Fabio Castro (pictured), as most diehard farm system-studying diehards know, had a 24-inning scoreless streak in Las Vegas. Castro, who was an Ottawa Lynx in 2007, is a curiosity since he's only 5-foot-7 (if that) and he's also on his fourth organization while still only being 24 years old. He might be good lefty-reliever timbre if Jesse Carlson falters.

MLB Trade Rumors figures Travis Snider might stay down in Triple-A until after the all-star break in July. It has to do with keeping him from becoming eligible for arbitration and free agency, all that fun stuff.
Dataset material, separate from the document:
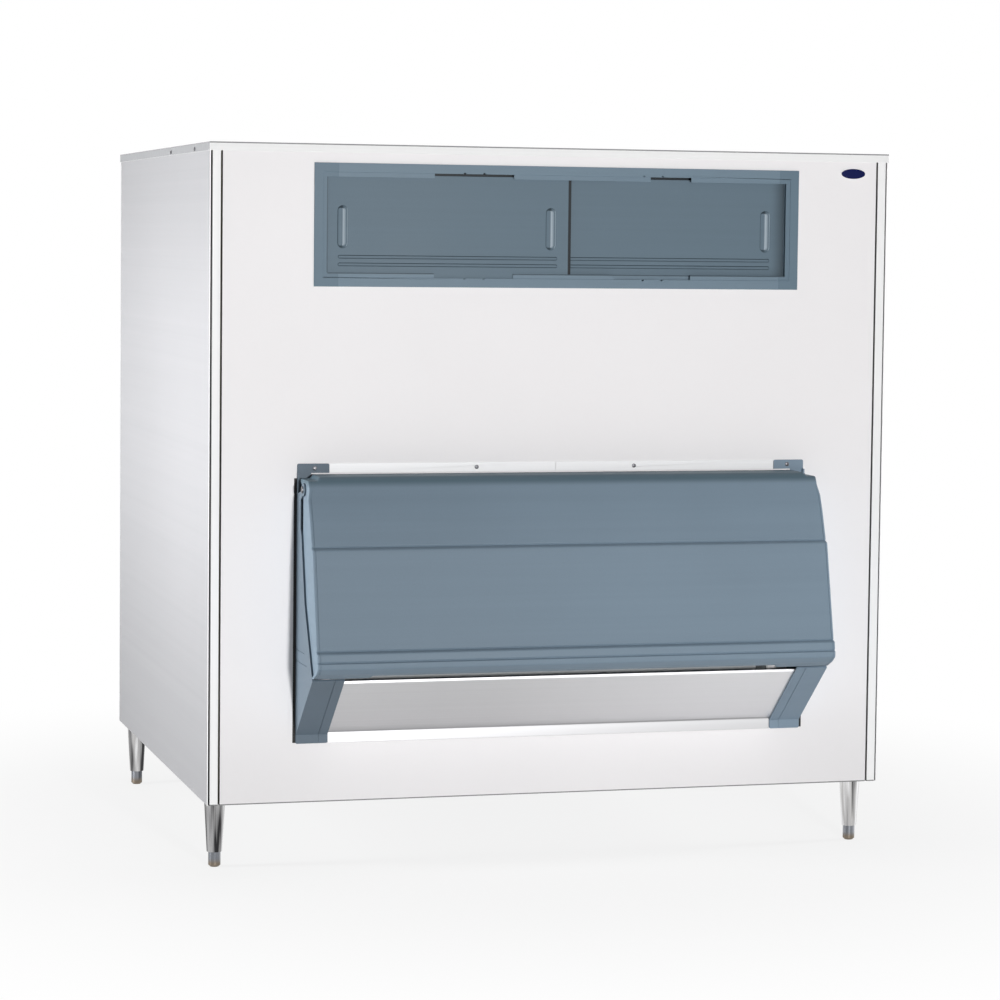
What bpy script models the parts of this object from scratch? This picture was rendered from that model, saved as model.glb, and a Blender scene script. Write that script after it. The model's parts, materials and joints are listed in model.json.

Drunk Jays Fans also laid waste to any notion of an attitude problem:
"(Assistant GM Alex) Anthopoulos also gave Snider credit, when the delightful Mike Toth threw down some hockeyish bullshit and asked if Snider's request to Cito to stop giving him so much information in-game suggested that maybe there was a problem with 'coachability,' saying that he did it in a very respectful manner, and that they thought it was a positive that Snider wasn't intimidated to go into the manager’s office."
Getting back to the point, Rogers should have tried a little harder to get a Triple-A team located in the Eastern time zone. It is tempting to point out there is a 10,332-seat ballpark located a 4½-hour drive away in Ottawa that was built for Triple-A and is less than 20 years old. That ship has sailed, though, since the International League just doesn't want teams to have to come to Canada in April and May.

It's convenient to point out the closest Triple-A team to Toronto, the Buffalo Bisons, are dead last so far in their first season as the affiliate of the New York Mets. (The Jays' farm club in Las Vegas is 10 games below .500, but that's neither here nor there.)

2 comments:

Navin Vaswani (@eyebleaf) said...

Sager, I hate the National League, and I hate Interleague play. Make it stop.

Rob Pettapiece said...

Interleague play is pretty awful.

Easy fix for the DH problem: just make it home manager's choice. (If I'm managing against the Red Sox, and my DH sucks, do I want to make them sit Ortiz? Sit Youkilis and force Ortiz to field?)

Of course, this is a great idea, so it'll never be implemented.